= Cebuano theater =

Theater arts of the Cebuano people of the Philippines

Cebuano theater refers to the theater arts of the Cebuano people and those conducted in the Cebuano language. It also refers to contemporary productions and adaptations produced in Cebu City.

==Pre-19th century==
Cebu has a long tradition of the theater arts. The arrival of Ferdinand Magellan in 1521 and Miguel López de Legazpi in 1565 both occasioned the performance of religious rituals that had the basic elements of theater. In 1598, a Spanish comedy written by the Jesuit Francisco Vicente Puche was performed in Cebu during the inauguration of a grammar school. In 1609 another Jesuit wrote a Cebuano play about the life of St. Barbara, which was performed in Bohol.
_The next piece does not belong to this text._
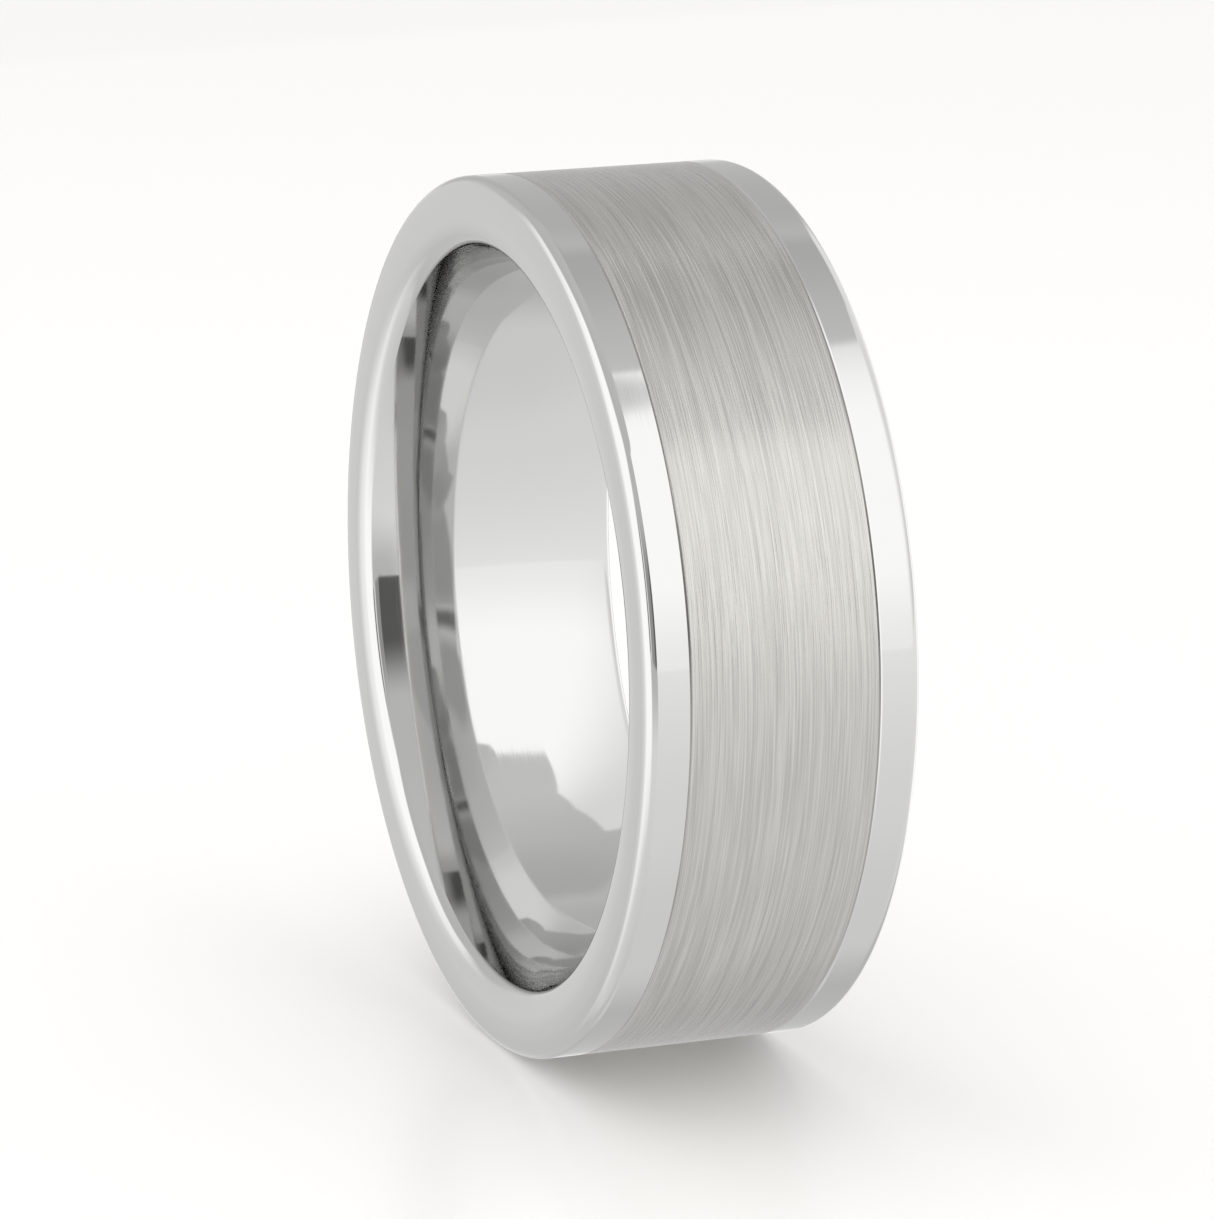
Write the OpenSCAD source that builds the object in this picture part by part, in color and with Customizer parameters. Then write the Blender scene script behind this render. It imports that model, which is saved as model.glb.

The next two centuries are sketchy in historical records.

==Late 19th century==
In 1880 a Spanish zarzuela was performed in Cebu by members of Compania de Navarro, a visiting troupe from Manila. The prompter of the Compania, Eduardo Lopez, stayed in Cebu and became an important personality in the local theater. Other theater personalities at this time include Sabas Veloso, Sebastian Lingatong and Balbino Abadia.

In 1894 a Spanish play entitled El Alcalde Interino was held during the feast of St. John the Baptist. Lopez, Veloso, Lingatong, Maximo Abadia, Leoncio Avila, and Simplicia Alcantara (a singer of the Compania) were included in the performers. The guest during this performance was the governor of Cebu at that time, Gen. Inocencio Junquera. He was impressed by the performance but realized that a bigger space than the convent of Parian Church (where the play was held) was required. This led to his construction of the Teatro Junquera (see Junquera's article for more information).

Outside Cebu, Cebuano theater was liveliest in the town of Valladolid (now Carcar), where a local form of the theater, called linambay became popular. Some of the more popular linambays were Gonzalo de Cordoba, Doce Pares, and Orondates.

==Vicente Sotto's heyday: realistic Cebuano plays==
In 1902, a young man named Vicente Sotto attacked the decadent forms of linambay in his newspaper Ang Suga. He was challenged by a friend to write his own play as he was always attacking the linambay form. Sotto wrote the Cebuano "Ang Paghigugma sa Yutang Nataohan" (Love of the Native Land) as a response. The play was successful; Sotto organized the Compania de Aficionados Filipinos. Within the year, two more plays were written by Sotto: Elena, which deals of a girl's love for an insurrecto; and Aurora, which deals with a scandal involving the priests and nuns of the Colegio de la Inmaculada Concepcion. Realism in Cebuano theater was stretched too much however; even Sotto himself was a victim of the movement he started, when prior to his running for mayor in 1907, a play entitled "Ang Taban" (1906, by Teodulfo V. Ylaya) was released. The play dealt with a kidnap allegation involving Sotto.

==Contemporary Theater==
Contemporary theater in Cebu ranges from street theater, balak-dula, expressionistic theater, and musical theater. The Cebuano's love for music brought on the staging of several Broadway plays performed by Cebuano talents leaving original Cebuano plays in the background. Several efforts from various organizations including the Arts Council of Cebu and LUDABI were made to bring back the love and respect for stage plays in Cebuano written by local artists. A good number of modern playwrights and directors emerged through the years to include the late Daisy Ba-ad, Al Evangelio, Raje Palanca and Allan Jayme Rabaya. Their original works have been staged by various schools and organizations.

One of the leading school-based theatre groups is the University of San Carlos Theatre Guild, who have been successfully producing at least two theatre runs per year for the past two decades.

Independent groups emerged such as Al Evangelio's Pasundayag Sugbo, Emmanuel Mante's Young Thespians of Cebu, Daisy Baad's Out of the Box Theatre Co., Raymond Ordoño's Crystal Cavalier Productions, Hendri Go's Little Boy Productions, Sonny Alquizola's Cre8tive Thespians of Cebu, Inc., and Sarah Mae Enclona-Henderson's 2TinCans Philippines, Inc.

Currently, Cebu Theatre runs up to 20 titles per year.